Examples That Sound Natural Instead Of Forced
English often likes abstract verbs. Spanish often sounds better when the action is more concrete. These pairs show how that works in practice.
Work And Leadership
“Good managers empower their teams” can become Los buenos jefes dan autonomía a sus equipos or dan poder de decisión a sus equipos. If the point is trust and room to act, autonomy fits. If the point is formal authority, decision power fits better.
Education And Training
“The course empowers students to speak with confidence” may work as El curso ayuda a los estudiantes a hablar con seguridad. If the class gives practical communication tools, capacita a los estudiantes para hablar con seguridad may also fit.
Personal Growth
“Reading can empower young people” could become La lectura puede fortalecer a los jóvenes or darles confianza. Those lines sound warm and clear. A literal version with empoderar is possible, though it carries a more public or thematic tone.
Technology And Tools
“This feature empowers users to manage their schedule” often reads better as Esta función permite a los usuarios organizar su horario. Spanish likes the practical action there: organize, control, manage, decide.
How To Avoid Awkward Translation Choices
The first trap is copying business English too closely. Words that sound polished in English can turn into puffed-up Spanish when translated without context.
The second trap is using empoderar every time the sentence feels positive. Spanish readers can sense when a word has been dropped in because it looks impressive, not because it fits. Clean writing usually wins.
The third trap is ignoring region and register. Across the Spanish-speaking world, empoderar is understood.

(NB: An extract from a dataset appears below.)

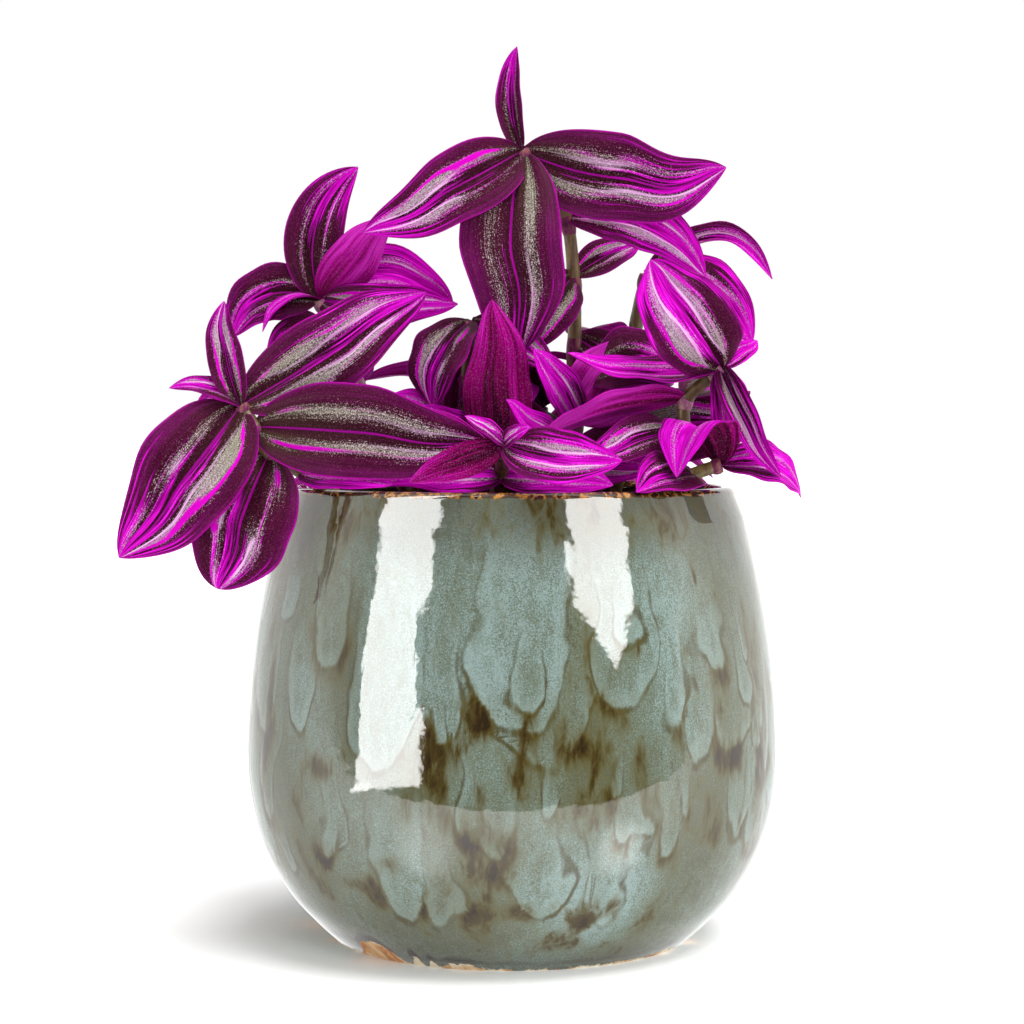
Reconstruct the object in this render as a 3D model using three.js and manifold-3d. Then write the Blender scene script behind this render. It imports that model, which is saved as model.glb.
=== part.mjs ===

Still, some audiences prefer plainer wording.
| If You Mean | Try This In Spanish | Why It Works |
|---|---|---|
| Give people skills | capacitar / hacer capaz de | It names training and ability clearly |
| Give people freedom to act | dar autonomía | It sounds natural in school, work, and family settings |
| Give formal authority | dar poder de decisión | It spells out who can decide |
| Build confidence or inner strength | fortalecer / dar confianza | It feels human and direct |
| Give voice or representation | dar voz | It fits inclusion and participation well |
What To Use In Class, Writing, And Conversation
If you are learning Spanish for school, work, or daily use, write the sentence first, then ask what kind of action the English word is doing. That keeps you from forcing a translation too early.
In essays or formal writing, empoderar is fine when the topic is agency, equity, voice, or public action. In business or educational writing, capacitar, dar autonomía, and permitir phrases often read more smoothly. In conversation, shorter, clearer wording usually sounds best.
A good test is this: if you can swap the English word with “train,” “let decide,” “give confidence,” or “give voice,” you probably have your Spanish answer already.
How To Say ‘Empower’ In Spanish Without Sounding Translated
Use empoderar when the sentence is about agency in a broad, public, or thematic sense. Use capacitar when the point is skill. Use dar autonomía or dar poder de decisión when the point is freedom or authority. Use fortalecer or dar confianza when the point is inner strength.
That approach sounds better because it respects how Spanish carries meaning. English likes one broad word. Spanish often prefers a phrase that names the exact action. Once you get used to that pattern, translating this idea stops feeling slippery.
You do not need one perfect match for every case. You need the right match for the sentence in front of you. That makes the Spanish sound natural, clear, and usable.